In Vallejo, residents rally to protect themselves
VALLEJO, Calif. – The break-ins and the squatters in her middle-class neighborhood were bad enough. But when prostitutes began offering – and performing – services in front of Ann Smith’s home, she’d had enough.
“We were all picking up condoms in our front yards,” recalls Smith, “and we decided to fight back.”
Vallejo is broke, but Vallejo residents aren’t broken. A decade ago, there were nine neighborhood watches in Vallejo. Today, there are more than 400. Attendance at public meetings has increased. An online newsletter coordinates neighborhood associations and offers crime updates.
“Our attitude is, if the city isn’t going to take care of the citizens, then we have to take care of each other,” Smith says. “We had to realize we were all in this together.”
If Detroit residents are looking at what life after bankruptcy might look like, Vallejo illustrates the good, the bad and the very bad.
The California city emerged from bankruptcy more than a year ago, yet the community of 117,000 continues to struggle financially, with few city services and slightly more than half as many police officers as before. The graveyard shift usually has only five or six cops protecting 117,000 people over 49 square miles.

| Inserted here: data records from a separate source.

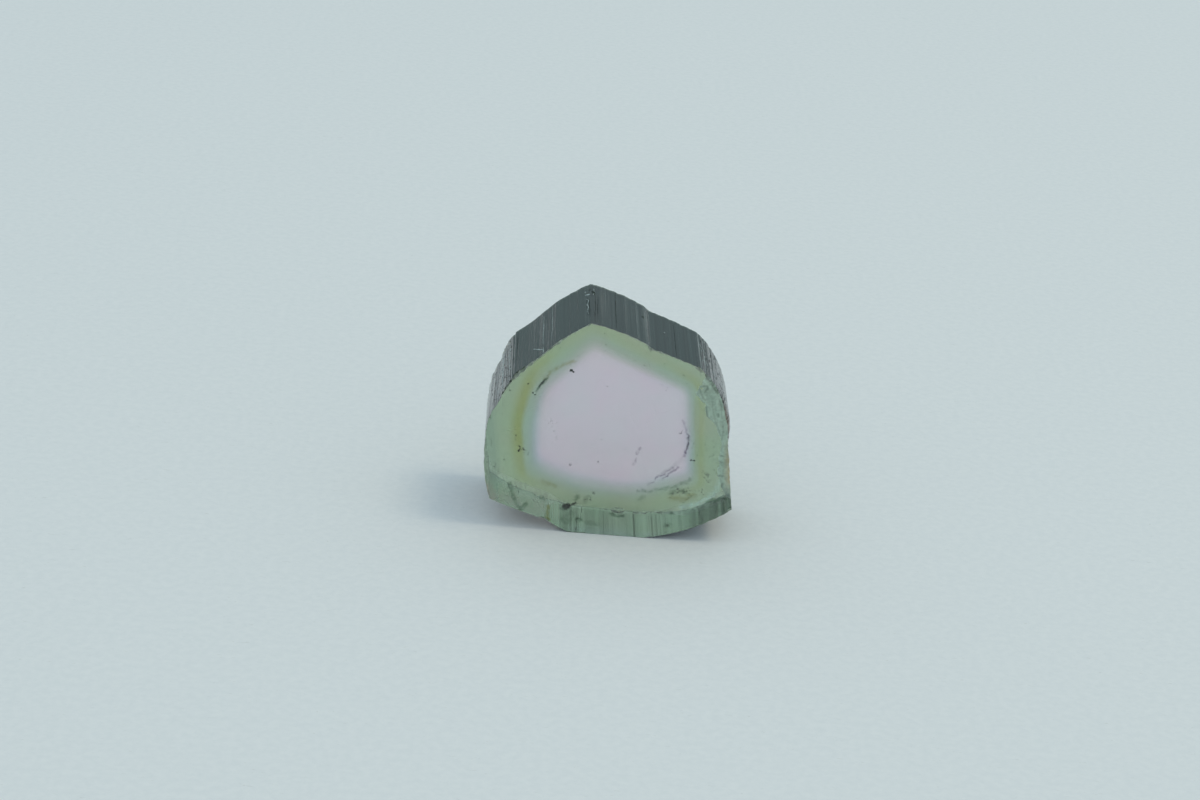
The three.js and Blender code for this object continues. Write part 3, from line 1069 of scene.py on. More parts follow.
wallLook = {
    # a wall lets light through as the square of its clearness, from 0 to 1; the low clearness colours the
    # walls dark, partly the stone's own deep green and partly painted shade of the dim floor under the
    # crystal that is seen through them
    "tint": (0.92, 1.00, 0.97),
    "clearness": 0.04,
    # bands of the upper walls: x of the middle, half width, and the clearness each adds
    "bands": [
        (-9.20, 0.08, 0.12), (-8.43, 0.07, 0.20), (-7.98, 0.06, 0.10), (-6.28, 0.10, 0.05),
        (-5.62, 0.06, 0.11), (-5.00, 0.06, 0.08), (-3.20, 0.15, 0.06), (-2.68, 0.05, 0.16),
        (-2.50, 0.08, 0.10), (-1.15, 0.45, 0.09), (0.35, 0.12, 0.10), (0.95, 0.30, 0.06),
        (1.92, 0.22, 0.18), (5.00, 0.10, 0.06), (6.05, 0.09, 0.18), (6.85, 0.30, 0.08),
        (-7.05, 0.50, -0.06), (-6.62, 0.12, -0.04), (-5.28, 0.14, -0.05), (-4.35, 0.50, -0.09),
        (4.10, 1.30, -0.03), (4.12, 0.04, -0.06),
    ],
    # width and strength of the random streaks that run along the crystal
    "streaks": [(0.30, 0.030), (0.11, 0.060), (0.05, 0.065)],
    # the lifted left underside passes warm light down to whatever it rests on
    "under": (1.00, 0.80, 0.72),
    "heelEnd": -3.3,  # it ends at this x
    # it is a rougher break: haze, more of it beyond an x on the left, and how much it varies
    "heelHaze": (0.25, -8.0, 0.65, 0.12),
    "sides": (0.68, 0.74, 0.70),  # the upright walls at the left and right
    # they darken upwards over an uneven stretch: its top, how uneven, the cell of that, and its length
    "sidesDarken": (9.6, 0.9, 0.30, 2.4),
    "leftFoot": (0.62, 0.30, 0.26),
    # painted shade: the dark colour given to the underside where the floor under it lies in shade
    "paintedFootShade": (0.04, 0.06, 0.05),
    "footStart": -3.4,  # the darker underside starts at this x
    # the bottom right corner gets painted shade too: from this x, below this height, fading over, and how
    # dark
    "corner": (8.6, 4.4, 0.8, 0.8),
    # how much painted shade the underside has at these x, from 0 to 1, and stripes added: x, half width and
    # darkness
    "footShade": [
        (-4.6, 0.0), (-4.3, 0.10), (-3.5, 0.04), (-3.2, 0.32), (-2.9, 0.52), (-1.9, 0.52),
        (-1.5, 0.30), (-1.1, 0.50), (-0.6, 0.48), (0.4, 0.46), (0.7, 0.28), (1.5, 0.26), (2.5, 0.34),
        (3.0, 0.14), (4.2, 0.18), (5.0, 0.08), (6.1, 0.10), (6.4, 0.46), (6.8, 0.80), (7.2, 0.84),
        (8.2, 0.96), (9.4, 1.0),
    ],
    "footStripes": [
        (-2.30, 0.10, -0.12), (-2.00, 0.10, 0.14), (-1.65, 0.12, -0.18), (-0.45, 0.12, -0.10),
        (0.20, 0.15, 0.16), (1.75, 0.15, 0.10), (2.37, 0.09, 0.60), (3.12, 0.12, -0.14),
        (3.72, 0.10, 0.46), (3.95, 0.08, 0.16), (4.05, 0.10, 0.14), (4.65, 0.07, 0.26),
        (5.80, 0.08, 0.20), (6.95, 0.09, -0.26), (7.32, 0.14, 0.26), (7.75, 0.12, -0.26),
        (8.22, 0.12, 0.26), (8.54, 0.10, -0.50), (8.95, 0.10, 0.08), (9.20, 0.06, -0.30),
    ],
    "footStreaks": [(0.30, 0.05), (0.12, 0.06)],  # width and strength of the random ones
    "footFade": (0.91, 0.985),  # shares of the depth between which the underside clears up
    "stain": (0.52, 0.26, 0.07),
    "rust": (6.3, 1.6, 0.46),  # height of its middle and half its length, and how far in it reaches
    "wallRust": [(6.0, 1.3, 1.0), (10.0, 1.2, 0.5)],  # on the wall: height, half length and strength
    "rustFrom": 7.0,  # rust lies to the right of this x
    "breakColours": ((0.25, 0.36, 0.31), (0.46, 0.60, 0.53)),
    "bruise": (0.05, 0.09, 0.07),
    "chipColours": ((0.05, 0.08, 0.05), (0.30, 0.36, 0.26)),
    # darker chips along the front rim: half width, strength, and x and z along each
    "darkChips": [
        (0.30, 0.98, [(-8.55, 10.30), (-8.10, 11.35), (-7.80, 12.00), (-7.60, 12.25)]),
        (0.20, 0.70, [(-7.45, 12.40), (-7.00, 12.80)]),
        (0.16, 0.60, [(-5.10, 14.60), (-4.70, 14.95)]),
        (0.20, 0.70, [(2.00, 15.35), (2.30, 15.10), (2.60, 15.00)]),
        (0.20, 0.80, [(6.05, 13.60), (6.90, 12.90), (7.40, 12.10)]),
    ],
    "darkChip": (0.020, 0.028, 0.016),
    "edge": (0.55, 0.66, 0.54),
}


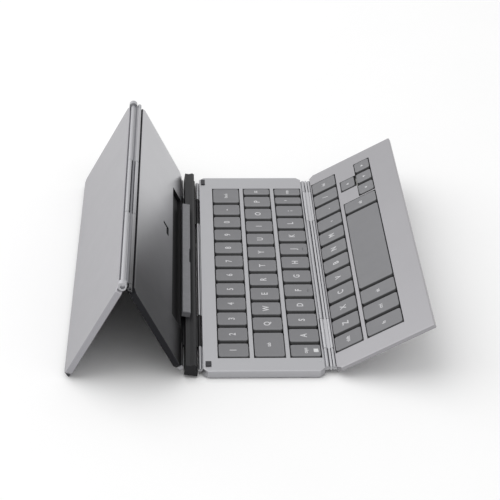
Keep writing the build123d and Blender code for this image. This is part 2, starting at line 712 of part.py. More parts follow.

MORE COVERAGE: Stockton, Vallejo warn Detroit: You ain’t seen nothin’ yet
“With the bankruptcy, we lost community services police officers, beat officers, and we closed three substations,” says John Allen, project director for the Fighting Back Partnership, a nonprofit that helps coordinate neighborhood services and watches. “We lost 47 percent of the police force in eight months. People began to panic. It became open season.”
One Vallejo neighborhood averaged 14 to 18 break-ins and attempted break-ins a week. The neighborhood watch president kept a map of the neighborhood on her kitchen wall, with push-pins indicating break-ins. It looked like a World War II battle map, Allen recalls.
“People couldn’t move because they were under water (on their mortgages),” says Smith, who bought her home for $315,000 in 2006 – a home recently valued at $89,000. “They couldn’t sell their property. So we had to take back our city.”
Smith founded the Vallejo Lamplighter, a newsletter aimed at helping coordinate neighborhood watches. “We had squatters who would move into homes,” Smith says. “If they got kicked out, they’d go to the next neighborhood. So we tried to communicate.”
Trying to build on that citizen engagement, Vallejo organized a “participatory budgeting vote,” in which residents cast ballots on how to spend $3 million to improve the city. Ideas ranged from Latino radio programming to historical museum outreach programs.
Smith suggests hiring back some police officers.
“First, you take care of the citizens,” she says. “Then you fix the potholes, then the lights.”
Increased community involvement is thin silver lining around the dark cloud hovering over Vallejo. “We’re all more politically active,” Smith says. “None of us have jobs, so we have plenty of time to go to meetings.
“Things had to get bad before people realized they had to take things into their own hands and do something.”